- [AIM] Within the entries below, find the portion that opens with the line containing "rear_housing();" and closes with the line containing "before = set(bpy.data.objects)". Retype that portion exactly and only.

- [EXTRACTED ENTRIES]
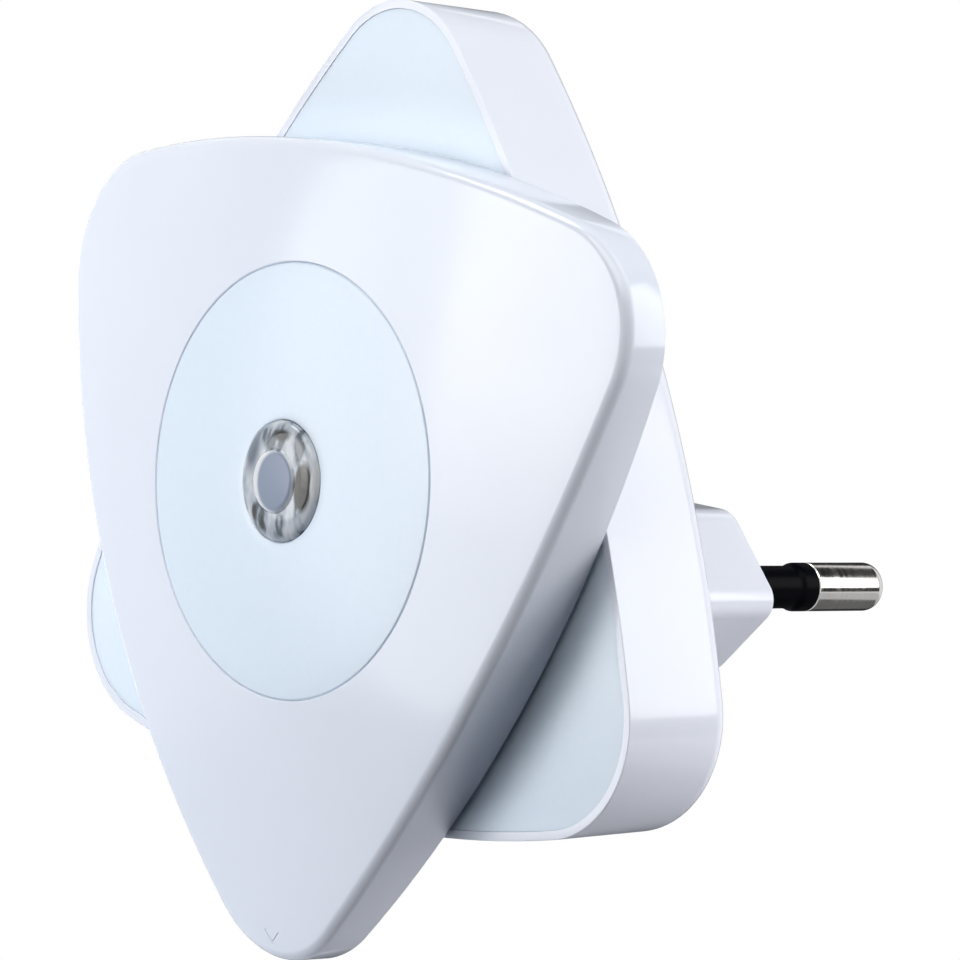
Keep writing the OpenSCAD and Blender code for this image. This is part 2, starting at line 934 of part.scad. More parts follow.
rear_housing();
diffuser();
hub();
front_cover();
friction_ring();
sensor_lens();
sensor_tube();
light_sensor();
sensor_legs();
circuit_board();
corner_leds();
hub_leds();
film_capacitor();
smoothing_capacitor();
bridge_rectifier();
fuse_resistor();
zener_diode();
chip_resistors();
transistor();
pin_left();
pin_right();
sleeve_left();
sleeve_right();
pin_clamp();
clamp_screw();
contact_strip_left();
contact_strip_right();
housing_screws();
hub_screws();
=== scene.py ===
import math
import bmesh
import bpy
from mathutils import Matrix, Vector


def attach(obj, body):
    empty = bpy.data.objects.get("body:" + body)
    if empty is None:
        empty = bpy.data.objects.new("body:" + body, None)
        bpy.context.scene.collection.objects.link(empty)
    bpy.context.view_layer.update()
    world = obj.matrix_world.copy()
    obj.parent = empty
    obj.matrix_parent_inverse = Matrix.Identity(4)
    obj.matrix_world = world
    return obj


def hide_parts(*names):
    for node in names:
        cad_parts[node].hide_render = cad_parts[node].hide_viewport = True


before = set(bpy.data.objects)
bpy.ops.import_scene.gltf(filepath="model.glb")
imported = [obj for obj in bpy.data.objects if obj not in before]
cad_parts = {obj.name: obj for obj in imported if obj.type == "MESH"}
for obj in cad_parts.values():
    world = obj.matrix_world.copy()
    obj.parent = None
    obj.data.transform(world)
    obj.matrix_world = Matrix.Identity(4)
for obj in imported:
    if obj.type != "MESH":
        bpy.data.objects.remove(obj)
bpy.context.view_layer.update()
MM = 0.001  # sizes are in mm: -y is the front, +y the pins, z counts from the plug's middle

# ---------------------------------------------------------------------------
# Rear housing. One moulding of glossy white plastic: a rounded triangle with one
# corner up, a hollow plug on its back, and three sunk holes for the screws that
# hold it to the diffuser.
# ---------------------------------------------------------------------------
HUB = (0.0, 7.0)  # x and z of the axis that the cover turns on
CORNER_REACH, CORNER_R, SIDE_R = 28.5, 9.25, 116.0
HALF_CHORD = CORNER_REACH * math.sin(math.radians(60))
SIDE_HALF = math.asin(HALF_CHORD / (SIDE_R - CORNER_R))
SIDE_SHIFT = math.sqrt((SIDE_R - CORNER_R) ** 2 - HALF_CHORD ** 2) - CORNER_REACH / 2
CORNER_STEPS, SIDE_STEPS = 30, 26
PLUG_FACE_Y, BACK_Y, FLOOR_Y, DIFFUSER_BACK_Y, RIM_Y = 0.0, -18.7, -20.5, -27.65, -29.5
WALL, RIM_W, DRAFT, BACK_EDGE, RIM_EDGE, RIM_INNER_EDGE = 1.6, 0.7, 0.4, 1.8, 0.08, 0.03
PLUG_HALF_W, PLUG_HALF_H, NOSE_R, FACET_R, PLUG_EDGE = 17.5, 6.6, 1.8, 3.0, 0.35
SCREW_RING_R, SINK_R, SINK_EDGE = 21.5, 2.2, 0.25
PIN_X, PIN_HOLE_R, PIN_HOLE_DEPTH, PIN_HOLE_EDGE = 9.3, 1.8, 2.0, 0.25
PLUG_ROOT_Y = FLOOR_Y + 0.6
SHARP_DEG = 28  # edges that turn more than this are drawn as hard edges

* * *

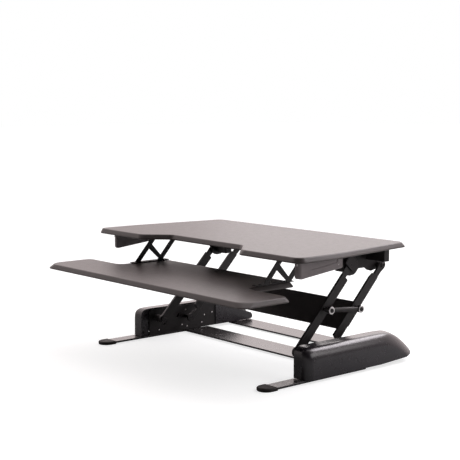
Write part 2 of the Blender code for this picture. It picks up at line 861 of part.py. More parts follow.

--

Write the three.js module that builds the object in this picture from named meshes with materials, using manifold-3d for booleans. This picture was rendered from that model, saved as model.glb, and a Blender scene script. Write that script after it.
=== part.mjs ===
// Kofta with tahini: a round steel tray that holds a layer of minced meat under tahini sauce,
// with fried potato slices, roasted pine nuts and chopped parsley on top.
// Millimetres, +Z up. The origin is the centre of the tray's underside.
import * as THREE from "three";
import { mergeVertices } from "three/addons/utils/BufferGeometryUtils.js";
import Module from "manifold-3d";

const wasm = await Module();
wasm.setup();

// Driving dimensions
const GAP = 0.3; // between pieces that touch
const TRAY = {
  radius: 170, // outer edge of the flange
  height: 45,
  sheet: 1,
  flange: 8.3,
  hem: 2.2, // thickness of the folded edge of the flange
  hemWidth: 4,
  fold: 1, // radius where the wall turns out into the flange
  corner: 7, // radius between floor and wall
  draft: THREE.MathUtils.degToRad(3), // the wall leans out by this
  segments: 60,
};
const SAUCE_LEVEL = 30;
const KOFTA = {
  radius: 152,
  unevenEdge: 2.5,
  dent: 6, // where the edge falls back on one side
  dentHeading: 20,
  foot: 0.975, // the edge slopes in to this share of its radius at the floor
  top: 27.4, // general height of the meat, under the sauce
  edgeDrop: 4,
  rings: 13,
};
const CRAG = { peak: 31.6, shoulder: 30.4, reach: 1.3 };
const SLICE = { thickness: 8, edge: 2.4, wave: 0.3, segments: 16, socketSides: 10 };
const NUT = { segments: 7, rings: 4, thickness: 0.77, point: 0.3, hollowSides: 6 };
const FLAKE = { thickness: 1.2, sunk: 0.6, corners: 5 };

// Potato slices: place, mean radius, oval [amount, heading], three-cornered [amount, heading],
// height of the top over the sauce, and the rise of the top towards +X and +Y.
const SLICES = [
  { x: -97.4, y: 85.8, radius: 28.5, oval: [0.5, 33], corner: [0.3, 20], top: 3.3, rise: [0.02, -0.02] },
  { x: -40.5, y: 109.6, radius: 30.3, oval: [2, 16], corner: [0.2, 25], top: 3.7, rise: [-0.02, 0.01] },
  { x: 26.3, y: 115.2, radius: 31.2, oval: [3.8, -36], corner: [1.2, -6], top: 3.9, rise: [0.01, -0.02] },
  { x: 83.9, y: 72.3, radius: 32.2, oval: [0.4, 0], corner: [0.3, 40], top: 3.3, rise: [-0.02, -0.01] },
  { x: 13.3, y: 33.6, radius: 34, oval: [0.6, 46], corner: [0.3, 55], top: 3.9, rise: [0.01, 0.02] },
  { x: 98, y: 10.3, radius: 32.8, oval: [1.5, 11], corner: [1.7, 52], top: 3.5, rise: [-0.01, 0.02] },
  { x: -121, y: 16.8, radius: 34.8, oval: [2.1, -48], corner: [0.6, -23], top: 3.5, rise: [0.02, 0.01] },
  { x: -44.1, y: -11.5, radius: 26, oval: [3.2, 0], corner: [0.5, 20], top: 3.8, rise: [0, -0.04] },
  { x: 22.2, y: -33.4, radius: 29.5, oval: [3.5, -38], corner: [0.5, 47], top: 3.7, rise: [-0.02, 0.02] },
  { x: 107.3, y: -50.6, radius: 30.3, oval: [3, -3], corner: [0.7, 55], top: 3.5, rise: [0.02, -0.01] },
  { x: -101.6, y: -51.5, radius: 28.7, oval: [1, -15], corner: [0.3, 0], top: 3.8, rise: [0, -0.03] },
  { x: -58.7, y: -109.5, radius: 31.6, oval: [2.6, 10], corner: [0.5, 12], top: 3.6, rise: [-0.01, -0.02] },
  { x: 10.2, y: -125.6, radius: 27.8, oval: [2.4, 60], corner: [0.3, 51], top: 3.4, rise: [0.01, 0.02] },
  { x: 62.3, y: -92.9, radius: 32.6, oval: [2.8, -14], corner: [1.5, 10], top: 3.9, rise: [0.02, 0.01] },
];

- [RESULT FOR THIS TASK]
rear_housing();
diffuser();
hub();
front_cover();
friction_ring();
sensor_lens();
sensor_tube();
light_sensor();
sensor_legs();
circuit_board();
corner_leds();
hub_leds();
film_capacitor();
smoothing_capacitor();
bridge_rectifier();
fuse_resistor();
zener_diode();
chip_resistors();
transistor();
pin_left();
pin_right();
sleeve_left();
sleeve_right();
pin_clamp();
clamp_screw();
contact_strip_left();
contact_strip_right();
housing_screws();
hub_screws();
=== scene.py ===
import math
import bmesh
import bpy
from mathutils import Matrix, Vector


def attach(obj, body):
    empty = bpy.data.objects.get("body:" + body)
    if empty is None:
        empty = bpy.data.objects.new("body:" + body, None)
        bpy.context.scene.collection.objects.link(empty)
    bpy.context.view_layer.update()
    world = obj.matrix_world.copy()
    obj.parent = empty
    obj.matrix_parent_inverse = Matrix.Identity(4)
    obj.matrix_world = world
    return obj


def hide_parts(*names):
    for node in names:
        cad_parts[node].hide_render = cad_parts[node].hide_viewport = True


before = set(bpy.data.objects)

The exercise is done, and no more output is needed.